[Stored data]
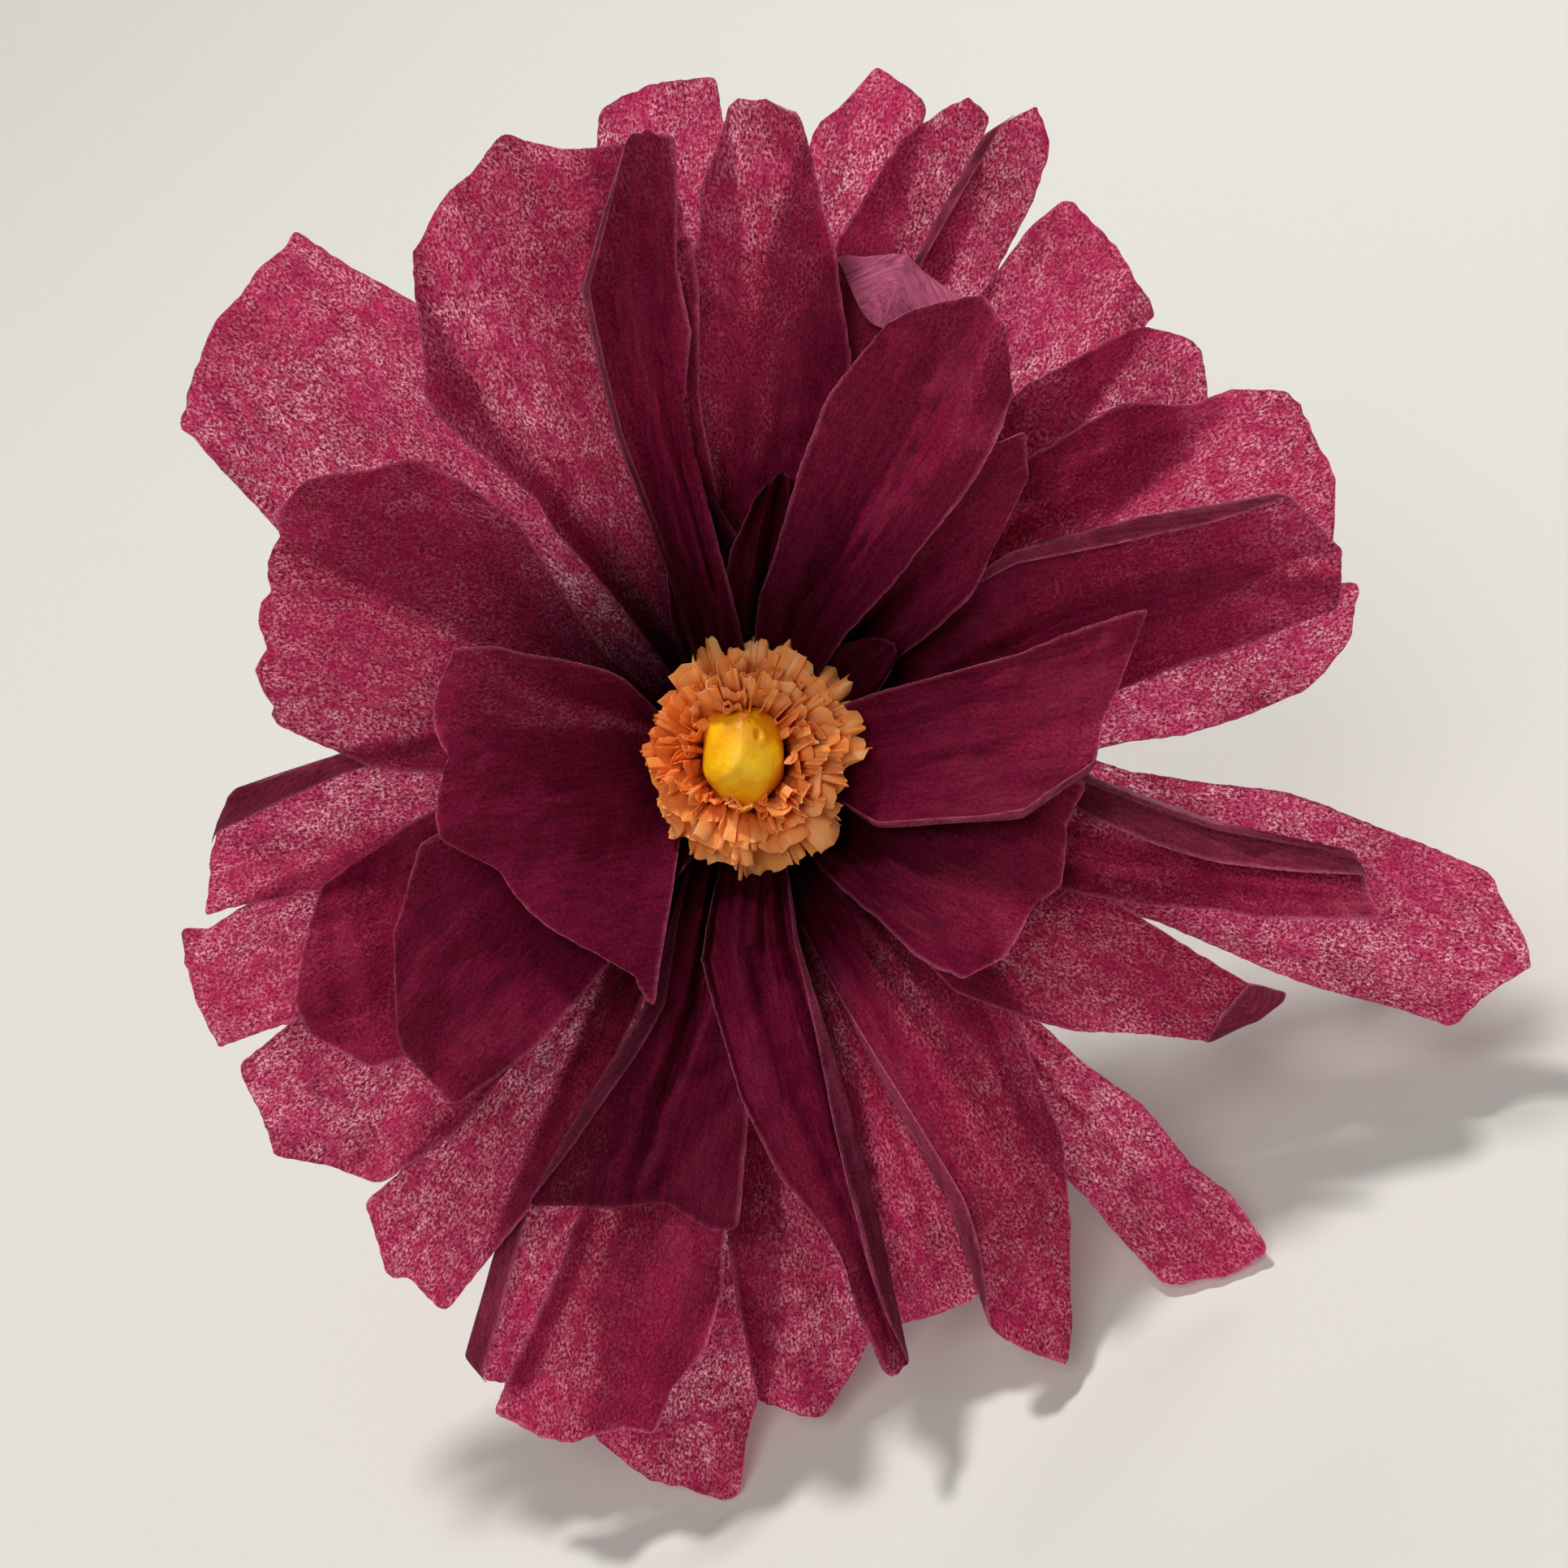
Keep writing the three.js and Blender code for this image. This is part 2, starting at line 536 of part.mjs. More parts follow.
const smooth = (t) => t * t * (3 - 2 * t);
for (const frill of frills) {
  const rows = [];
  const around = frill.waves * facetsPerWave;
  for (let i = 0; i < around; i += 1) {
    const turn = (2 * Math.PI * i) / around;
    const row = [];
    for (let j = 0; j <= frillSteps; j += 1) {
      const t = j / frillSteps;
      const ruffle = Math.sin(frill.waves * turn) * frill.sway * smooth(t);
      const lobe = Math.cos(frill.lobes * turn) * frill.lobe * t;
      const radius = THREE.MathUtils.lerp(frill.foot, frill.rim, t ** frill.flare) + lobe;
      const height = THREE.MathUtils.lerp(frill.low, frill.high, t ** frillRise);
      const out = radius + ruffle * ruffleOut;
      row.push(new THREE.Vector3(out * Math.cos(turn), out * Math.sin(turn), height - ruffle * ruffleDown));
    }
    rows.push(row);
  }
  addPiece(frill.name, sheetGeometry(rows, frillWall, true), apricot);
}

// Turned pieces, from half profiles of [radius, height]

const weld = 1e-4;
function turned(profile, sides) {
  const points = profile.map(([radius, height]) => new THREE.Vector2(radius, height));
  const geometry = new THREE.LatheGeometry(points, sides);
  geometry.deleteAttribute("normal");
  geometry.deleteAttribute("uv");
  geometry.rotateX(Math.PI / 2);
  return mergeVertices(geometry, weld);
}

const wireRadius = wireDiameter / 2;
const boreRadius = wireRadius + seatGap;
const tapeRadius = boreRadius + tapeWall;
const seatFoot = -seatHeight - seatTaper;

// Bud: an egg of paper drawn over a ball, a little dented at the top
const budSides = 20;
const budRings = 12;
const budProfile = [];
for (let k = 0; k <= budRings; k += 1) {
  const angle = (Math.PI * k) / budRings;
  const upper = Math.cos(angle) > 0 ? 1 : 0;
  const dent = upper * budDimple * Math.exp(-((Math.sin(angle) / dimpleSpread) ** 2));
  const radius = k === 0 || k === budRings ? 0 : Math.sin(angle) / 2;
  budProfile.push([radius, Math.cos(angle) * (budDepth / 2) - dent]);
}
const bud = addPiece("bud", turned(budProfile.reverse(), budSides), yellow);
bud.geometry.scale(budWidth, budHeight, 1);
bud.position.z = budTop - budDepth / 2;

// Wire, up to the foot of the bud
const wireTop = budFoot - seatGap;
addPiece("stem_wire", turned([
  [0, -stemLength], [wireRadius, -stemLength], [wireRadius, wireTop], [0, wireTop],
], wireSides), steel);

// Paper tape wound round the wire
addPiece("stem_tape", turned([
  [boreRadius, -stemLength + bareWire], [tapeRadius, -stemLength + bareWire],
  [tapeRadius, seatFoot - seatGap], [boreRadius, seatFoot - seatGap],
  [boreRadius, -stemLength + bareWire],
], wireSides), leafTape);

// Seat: tape wound into a bobbin with a tapered tail
const seatCone = [];
for (let k = 0; k <= seatSteps; k += 1) {
  const t = k / seatSteps;
  seatCone.push([THREE.MathUtils.lerp(tapeRadius, seatRadius, t ** seatHollow), seatFoot + seatTaper * t]);
}
addPiece("petal_seat", turned([
  [boreRadius, seatFoot], ...seatCone, [seatRadius, -seatShoulder],
  [seatRadius - seatShoulder, 0], [boreRadius, 0], [boreRadius, seatFoot],
], seatSides), leafTape);

// Laid down: of the flat places that the flower could rest on, the one that holds its
// weight and lies nearest to the side wanted
const restSide = THREE.MathUtils.degToRad(-66); // side of the head that goes down
const restBack = 0.4; // and how much of the way is towards the stem

head.updateMatrixWorld(true);
const corners = [];
const weight = new THREE.Vector3();
let volume = 0;
for (const piece of head.children) {
  const solid = piece.geometry.clone().applyMatrix4(piece.matrixWorld);
  const place = solid.attributes.position;
  const order = solid.index.array;
  const at = (k) => new THREE.Vector3().fromBufferAttribute(place, k);
  for (let k = 0; k < place.count; k += 1) corners.push(at(k));
  for (let k = 0; k < order.length; k += 3) {
    const [a, b, c] = [at(order[k]), at(order[k + 1]), at(order[k + 2])];
    const part = a.dot(b.clone().cross(c)) / 6;
    volume += part;
    weight.addScaledVector(a.add(b).add(c), part / 4);
  }
}
weight.divideScalar(volume);

function holdsWeight(face) {
  let edge = face.edge;
  do {
    const from = edge.tail().point;
    const along = edge.head().point.clone().sub(from);
    const inward = face.normal.clone().cross(along);
    if (inward.dot(weight.clone().sub(from)) < 0) return false;
    edge = edge.next;
  } while (edge !== face.edge);
  return true;
}

const wanted = new THREE.Vector3(Math.cos(restSide), Math.sin(restSide), -restBack).normalize();
const resting = new ConvexHull().setFromPoints(corners).faces.filter(holdsWeight)
  .sort((a, b) => b.normal.dot(wanted) - a.normal.dot(wanted))[0];
const down = resting.normal;
const away = new THREE.Vector3(0, 0, -1).projectOnPlane(down).normalize();
const right = away.clone().cross(down).negate();
head.applyMatrix4(new THREE.Matrix4().makeBasis(right, away, down.clone().negate()).transpose());
head.updateMatrixWorld(true);

const box = new THREE.Box3().setFromObject(head, true);
const middle = box.getCenter(new THREE.Vector3());
head.position.sub(new THREE.Vector3(middle.x, middle.y, box.min.z));
flower.add(head);

export default flower;
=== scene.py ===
import json
import math
import bpy
import numpy as np
from mathutils import Matrix, Vector


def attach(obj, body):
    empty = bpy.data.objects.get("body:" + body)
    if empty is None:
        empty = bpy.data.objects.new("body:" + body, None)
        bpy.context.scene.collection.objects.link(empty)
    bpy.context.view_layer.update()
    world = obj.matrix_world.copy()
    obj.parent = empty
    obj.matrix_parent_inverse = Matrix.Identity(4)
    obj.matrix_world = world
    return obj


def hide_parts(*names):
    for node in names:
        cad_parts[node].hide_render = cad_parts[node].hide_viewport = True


# A paper flower with a taped wire stem, lying on its side.
# Shapes are worked out in millimetres round the flower's own axis (local Z towards the viewer,
# local Y up as the open face is seen) and turned into the frame's metres when a mesh is made.

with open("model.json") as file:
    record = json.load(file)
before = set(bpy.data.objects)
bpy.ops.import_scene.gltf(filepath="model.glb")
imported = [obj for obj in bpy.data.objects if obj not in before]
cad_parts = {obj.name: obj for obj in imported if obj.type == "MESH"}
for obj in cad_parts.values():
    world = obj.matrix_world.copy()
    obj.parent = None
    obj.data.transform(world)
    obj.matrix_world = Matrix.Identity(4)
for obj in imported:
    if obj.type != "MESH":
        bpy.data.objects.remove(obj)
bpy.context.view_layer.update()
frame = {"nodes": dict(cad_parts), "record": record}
print("frame loaded,", len(frame["nodes"]), "pieces")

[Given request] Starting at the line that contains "const box = new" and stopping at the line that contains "for node in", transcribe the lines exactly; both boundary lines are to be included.

[Exercise answer]
const box = new THREE.Box3().setFromObject(head, true);
const middle = box.getCenter(new THREE.Vector3());
head.position.sub(new THREE.Vector3(middle.x, middle.y, box.min.z));
flower.add(head);

export default flower;
=== scene.py ===
import json
import math
import bpy
import numpy as np
from mathutils import Matrix, Vector


def attach(obj, body):
    empty = bpy.data.objects.get("body:" + body)
    if empty is None:
        empty = bpy.data.objects.new("body:" + body, None)
        bpy.context.scene.collection.objects.link(empty)
    bpy.context.view_layer.update()
    world = obj.matrix_world.copy()
    obj.parent = empty
    obj.matrix_parent_inverse = Matrix.Identity(4)
    obj.matrix_world = world
    return obj


def hide_parts(*names):
    for node in names:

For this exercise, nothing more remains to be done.